Greece Financially Independent Person (FIP) Visa
Greece · Europe
Data updated Jun 5, 2026
Min Monthly Income
$3,850
Application Fee
$1,100
Difficulty
Moderate
Duration
24 months
Overview
Greece’s Financially Independent Person (FIP) Visa targets non‑EU nationals who can live on at least $3,850 per month in passive or pension income, or show $52,800 in savings, without working locally. Income sources allowed include pensions, Social Security, and other passive income; local employment income in Greece is not allowed, and the local income limit is 0% of your total income. A retiree drawing $4,000/month from a US Social Security benefit and IRA distributions, or an investor receiving $3,900/month from rental properties and ETF dividends, satisfies the financial requirement on paper.

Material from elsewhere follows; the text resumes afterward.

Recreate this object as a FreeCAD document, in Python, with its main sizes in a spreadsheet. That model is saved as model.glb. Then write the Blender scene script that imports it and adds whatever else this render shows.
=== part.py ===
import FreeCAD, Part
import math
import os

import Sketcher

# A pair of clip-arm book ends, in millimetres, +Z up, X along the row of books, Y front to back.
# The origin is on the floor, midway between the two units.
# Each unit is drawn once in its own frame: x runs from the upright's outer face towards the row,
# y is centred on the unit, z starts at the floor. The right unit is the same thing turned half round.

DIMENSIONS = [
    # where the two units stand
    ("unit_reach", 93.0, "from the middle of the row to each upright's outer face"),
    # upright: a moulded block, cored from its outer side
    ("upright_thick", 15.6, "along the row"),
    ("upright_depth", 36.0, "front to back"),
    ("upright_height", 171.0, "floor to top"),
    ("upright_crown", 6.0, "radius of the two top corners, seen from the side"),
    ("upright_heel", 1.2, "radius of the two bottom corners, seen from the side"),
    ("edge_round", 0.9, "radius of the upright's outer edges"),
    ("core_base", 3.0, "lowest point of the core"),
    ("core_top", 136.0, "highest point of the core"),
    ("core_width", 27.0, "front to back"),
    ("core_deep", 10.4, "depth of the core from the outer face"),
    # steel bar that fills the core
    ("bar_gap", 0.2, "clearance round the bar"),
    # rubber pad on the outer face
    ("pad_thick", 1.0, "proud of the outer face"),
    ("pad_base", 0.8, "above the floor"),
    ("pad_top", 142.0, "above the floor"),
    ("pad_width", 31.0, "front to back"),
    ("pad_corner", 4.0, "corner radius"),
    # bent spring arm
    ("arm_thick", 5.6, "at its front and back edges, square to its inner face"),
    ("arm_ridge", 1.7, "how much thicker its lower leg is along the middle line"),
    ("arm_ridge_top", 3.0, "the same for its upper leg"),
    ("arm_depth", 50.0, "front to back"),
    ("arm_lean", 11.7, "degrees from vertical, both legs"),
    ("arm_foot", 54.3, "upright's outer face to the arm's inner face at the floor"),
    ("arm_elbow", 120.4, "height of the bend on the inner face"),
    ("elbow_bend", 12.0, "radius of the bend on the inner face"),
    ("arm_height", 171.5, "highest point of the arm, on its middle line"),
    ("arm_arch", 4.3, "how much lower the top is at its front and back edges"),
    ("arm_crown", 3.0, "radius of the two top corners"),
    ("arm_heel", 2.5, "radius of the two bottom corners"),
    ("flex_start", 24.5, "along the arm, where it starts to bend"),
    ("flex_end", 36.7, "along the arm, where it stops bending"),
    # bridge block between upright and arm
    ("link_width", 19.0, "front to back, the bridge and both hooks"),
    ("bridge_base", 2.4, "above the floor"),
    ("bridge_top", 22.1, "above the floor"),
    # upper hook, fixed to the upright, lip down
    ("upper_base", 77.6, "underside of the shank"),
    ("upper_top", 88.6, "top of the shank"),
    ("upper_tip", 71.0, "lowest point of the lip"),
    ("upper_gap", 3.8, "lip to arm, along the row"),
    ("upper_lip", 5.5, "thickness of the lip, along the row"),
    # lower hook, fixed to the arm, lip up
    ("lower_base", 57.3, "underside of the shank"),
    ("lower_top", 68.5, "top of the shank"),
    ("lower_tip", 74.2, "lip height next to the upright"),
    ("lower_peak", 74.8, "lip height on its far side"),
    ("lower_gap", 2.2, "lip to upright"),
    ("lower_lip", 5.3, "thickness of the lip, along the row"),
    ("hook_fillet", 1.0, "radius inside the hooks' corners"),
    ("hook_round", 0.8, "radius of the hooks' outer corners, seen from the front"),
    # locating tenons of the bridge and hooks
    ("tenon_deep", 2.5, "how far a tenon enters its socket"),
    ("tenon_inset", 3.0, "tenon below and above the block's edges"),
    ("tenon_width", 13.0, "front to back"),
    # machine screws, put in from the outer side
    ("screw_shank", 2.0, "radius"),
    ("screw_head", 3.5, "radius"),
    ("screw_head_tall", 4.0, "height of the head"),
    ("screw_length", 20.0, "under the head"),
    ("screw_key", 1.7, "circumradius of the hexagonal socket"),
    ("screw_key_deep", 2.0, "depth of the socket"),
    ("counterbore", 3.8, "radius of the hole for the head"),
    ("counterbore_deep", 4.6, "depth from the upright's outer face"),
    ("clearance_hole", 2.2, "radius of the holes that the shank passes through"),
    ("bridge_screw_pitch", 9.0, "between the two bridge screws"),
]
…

The residence permit runs for 24 months at a time and is renewable, with each renewal currently costing about $1,100 per year in government fees. There is no publicly specified minimum investment amount or mandatory real estate purchase, so unlike Greece’s Golden Visa, you are not tying up capital in property to qualify. However, Greece does expect genuine residence: renewal depends on meeting the physical presence rules, not just wiring money into a bank account once.
Physical presence is the central trade‑off. You must spend at least 183 days per year in Greece and cannot be outside Greece for more than 182 days consecutively if you want to maintain the permit. For someone trying to split life evenly between, say, Greece and Thailand, this effectively forces you to treat Greece as your primary base and keep other stays shorter than half the year.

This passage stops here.